La dynamique du capitalisme ou le triomphe d'un pays neuf !

La Dynamique du capitalisme de l'historien Fernand Braudel mérite d'être relu. Il traînait dans ma
F. Braudel, photo: ledevoir.com
bibliothèque et à l'occasion d'un rangement qui avance du coup bien lentement, je l'ai relu avec bonheur en ces temps d'incertitude. Voici pourquoi je vous le conseille.

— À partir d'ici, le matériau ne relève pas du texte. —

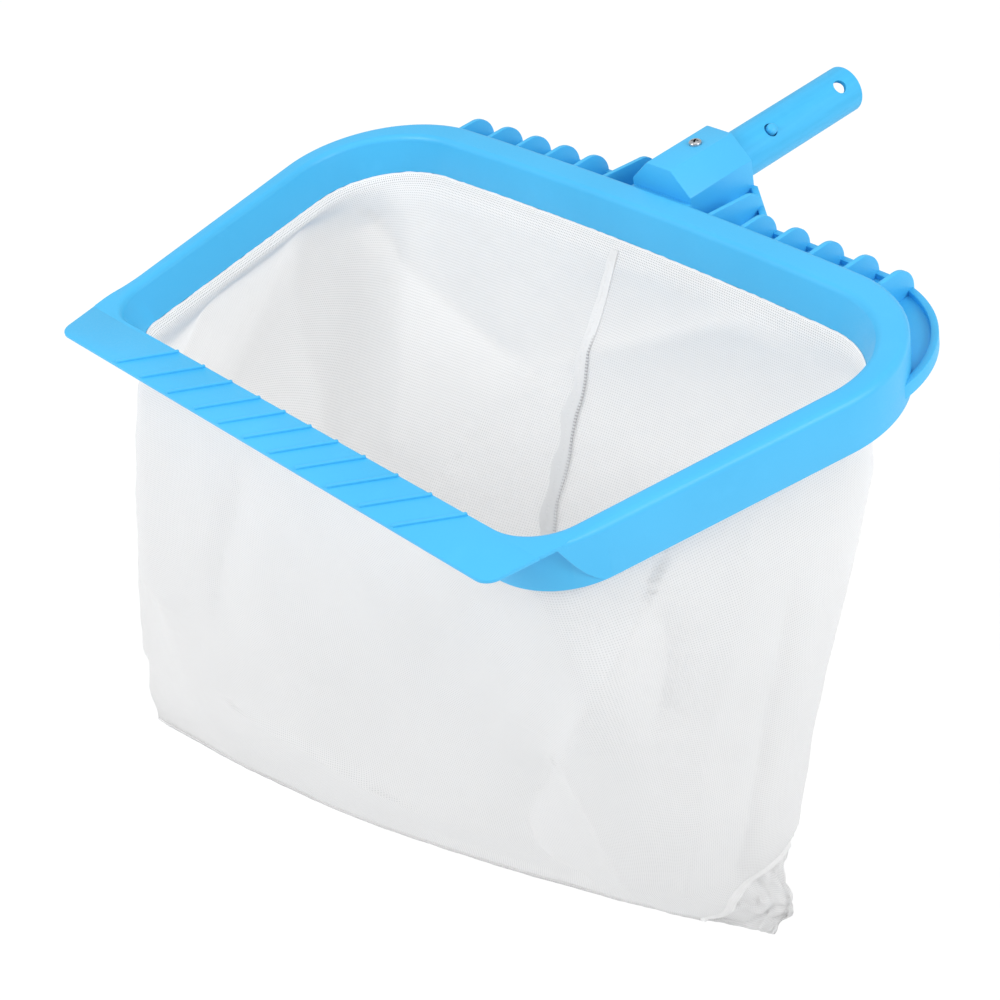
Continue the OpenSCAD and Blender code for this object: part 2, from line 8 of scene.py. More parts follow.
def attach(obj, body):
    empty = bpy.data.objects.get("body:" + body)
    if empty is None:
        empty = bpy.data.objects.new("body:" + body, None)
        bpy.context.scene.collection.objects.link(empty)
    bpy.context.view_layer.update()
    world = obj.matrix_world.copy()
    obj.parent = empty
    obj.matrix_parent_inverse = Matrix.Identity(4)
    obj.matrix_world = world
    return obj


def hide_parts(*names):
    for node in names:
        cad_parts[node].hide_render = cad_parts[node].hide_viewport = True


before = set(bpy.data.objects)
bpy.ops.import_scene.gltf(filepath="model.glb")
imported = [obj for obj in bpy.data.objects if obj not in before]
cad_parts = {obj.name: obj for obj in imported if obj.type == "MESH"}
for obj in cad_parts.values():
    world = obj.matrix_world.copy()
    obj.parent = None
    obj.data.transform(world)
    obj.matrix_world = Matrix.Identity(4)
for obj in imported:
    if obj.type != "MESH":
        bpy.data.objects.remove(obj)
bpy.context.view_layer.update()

Une belle synthèse d'une œuvre magistrale

1976: le programme commun de la Gauche en France avait 4 ans et n'avait pas encore produit ses effets électoraux. C'était l'année des conférences prononcée par l'auteur à l'Université John Hopkins sur la dynamique du capitalisme et réunies dans cet ouvrage (mon édition date de 1985 et nous commentons ici celle de 2008). C'est ce qui explique que l'on présente cet ouvrage comme une "introduction" à l’œuvre de ce grand historien qui était alors en train de finir d'écrire Civilisation matérielle, économie et capitalisme, XVe-XVIIIe siècle. Tome 1: Les structures du quotidien. Une introduction ? Non une sorte de résumé plutôt en à peine plus d'une centaine de pages d'une œuvre monumentale en 3 tomes qui était déjà presque écrite et qui parut en 1979. Le premier mérite de cet ouvrage est donc sa concision qui n'en fait aucunement une ébauche, plutôt une synthèse.

Revenir au sens des mots

Son deuxième mérite est, surtout en regard de la période actuelle, de recadrer les mots et les pratiques dans le temps long (plusieurs siècles) et dans un espace déjà global (méditerranéen et mondial) en relativisant les prismes de notre moment présent. Songez qu'il ne s'est passé que 35 ans entre la publication du troisième tome du Capital de Marx (finalisé par Engels) et la grande crise de 1929 ! Et celle-ci est intervenue seulement 25 ans après la publication de L'Éthique protestante et l'esprit du capitalisme de Max Weber. Peu de champ donc pour vraiment comprendre les ressorts du capitalisme ni pour extraire ses spécificités des crises de l'industrie lourde du Nord Ouest Européen des années trente.

Le mérite du temps long

Or, plus d'un siècle s'est maintenant écoulé depuis ces ouvrages fondateurs et à combien de crises et de mutations le capitalisme a-t-il survécu ? Pourtant, à court de repoussoirs, confondant marché, économie de marché, libéralisme, capitalisme et capitalisme financier nombre de nouveaux "penseurs", pris dans le moment présent, oubliant de se référer au sujet même de leurs thèses font du capitalisme ce qu'il n'est pas: un système. Donc un "isme" qui comme d'autres s'effondrerait si l'on se décidait à le combattre pour mieux faire sortir de terre de nouveaux "ismes" sans doute... C'est le troisième mérite de Braudel et de sa vision longue que de nous replacer dans une perspective historique qui transcende obligatoirement les crises et les débats conjoncturels et qui nous rappelle les grands "glissements" fondamentaux que nous ne voyons plus. Citation p 70:

"Ce glissement définitif, à l'extrême fin du XVIè siècle, de la Méditerranée aux mers du Nord, est le triomphe d'un pays neuf sur un vieux pays. Et c'est aussi un vaste changement d'échelle. A la faveur de la montée nouvelle de l'Atlantique, il y a élargissement de l'économie en général, des échanges, du stock monétaire, et, là encore, c'est le progrès vif de l'économie de marché qui, fidèle au rendez-vous d'Amsterdam, portera sur son dos les constructions amplifiées du capitalisme. Finalement, l'erreur de Max Weber me paraît dériver essentiellement, au départ, d'une exagération du rôle du capitalisme comme promoteur du monde moderne."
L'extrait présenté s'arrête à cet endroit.